Il problema era uno solo: come riempire almeno in apparenza, almeno per qualche minuto, un tale gigantesco vuoto pieno di vuoto. C’era il povero papà Mattarella, dignitosamente, pazientemente inespressivo di fronte a quel pazzoide di Benigni che da anni e anni nasconde la propria enfatica inconsistenza di attore sotto le maschere o della Divina Commedia, o di Pinocchio, o della Costituzione e di altri valori nazionali. Ora, se non sbaglio, sta cercando di sedurre Papa Bergoglio, che non credo caschi in trappola: di trappole intorno a lui e al suo papato ha imparato a conoscerne parecchie e per questo, credo, evita gli scolasticismi teologici. Ma forse l’anno prossimo, se ci sarà ancora il mondo come lo conosciamo, a qualcuno verrà in mente di invitare il Papa ad aprire o a chiudere il festival.
Per quanto mi riguarda, volendomi ricordare di essere italiano e di non essere insensibile alle canzoni italiane, ho dovuto ricorrere ripetutamente a vecchie cassette, trentatré giri e cd di Paolo Conte, Mina, De André, Lucio Battisti e la “testaccina” Gabriella Ferri che canta una dozzina di classiche canzoni napoletane come neppure i napoletani riescono a cantare. Non sazio, ho fatto ricorso ad Adriana Asti per provare emozioni disperatamente populiste con la Milano d’antan. Prendiamone coraggiosamente atto! Non è possibile inventare canzoni se non si ha niente da cantare, niente da dire, niente di pensato e di sentito. Se in Italia non c’è più l’Italia, può essere possibile scrivere e cantare canzoni italiane? A Sanremo, per sfuggire al nulla divoratore di tutto, si è dovuto ricorrere all’eterno, simpatico ma insufficiente Gianni Morandi, che si è visto costretto, per rifarsi a un’autorevole passato, a reinterpretare, a quasi ottant’anni, “Fatti mandare dalla mamma a prendere il latte. / Devo dirti qualche cosa che riguarda noi due”, una cosa che valeva quando i tredicenni erano al servizio della mamma casalinga e i cellulari non c’erano. E’ stato poi premiato alla carriera il simpatico Peppino Di Capri (“Meglio tardi che mai!”, ha detto lui) e poi è comparso l’insopportabile, smielato Gino Paoli. Insomma, per esistere si deve echeggiare e fingere con il passato una continuità che non c’è.
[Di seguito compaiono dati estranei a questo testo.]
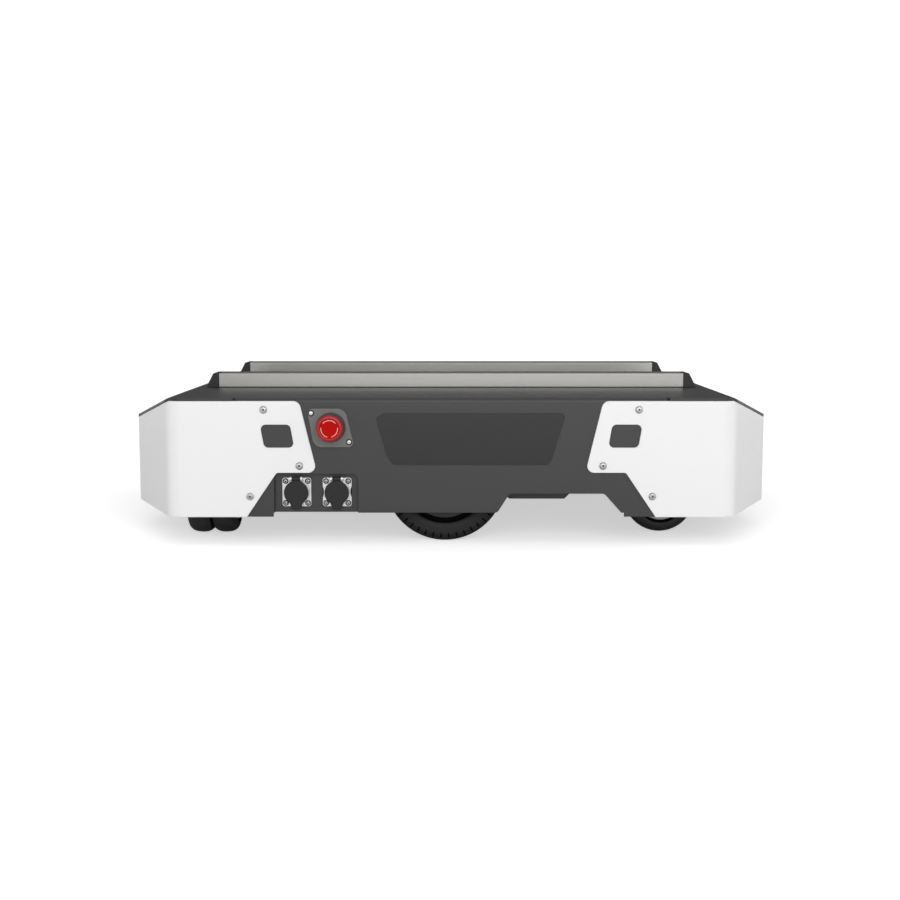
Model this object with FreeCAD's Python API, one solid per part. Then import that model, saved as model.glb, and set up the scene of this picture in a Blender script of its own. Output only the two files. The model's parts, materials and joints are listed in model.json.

Ma ecco che mi viene in mente davvero il passato, quando in Italia c’era un’entità sociologica denominabile “popolo”. Si può essere sostanzialmente popolari, come pretende Sanremo, se non c’è niente che sappia di popolo? I cantanti attuali sono fiorellini senza gambo o perfino di plastica, profumati con un po’ di spray. Che un Festival di Sanremo sia riuscito bene o male, importa poco. Ma è il modo in cui è riuscito male la cosa più deprimente perfino per chi lo ha appena assaggiato. I giovani che cantavano c’erano. Ma perché non sapevano né cantare né che cosa cantare? Dietro le loro “ininterrotte movidas” di oggi, a quanto pare, c’è un deserto.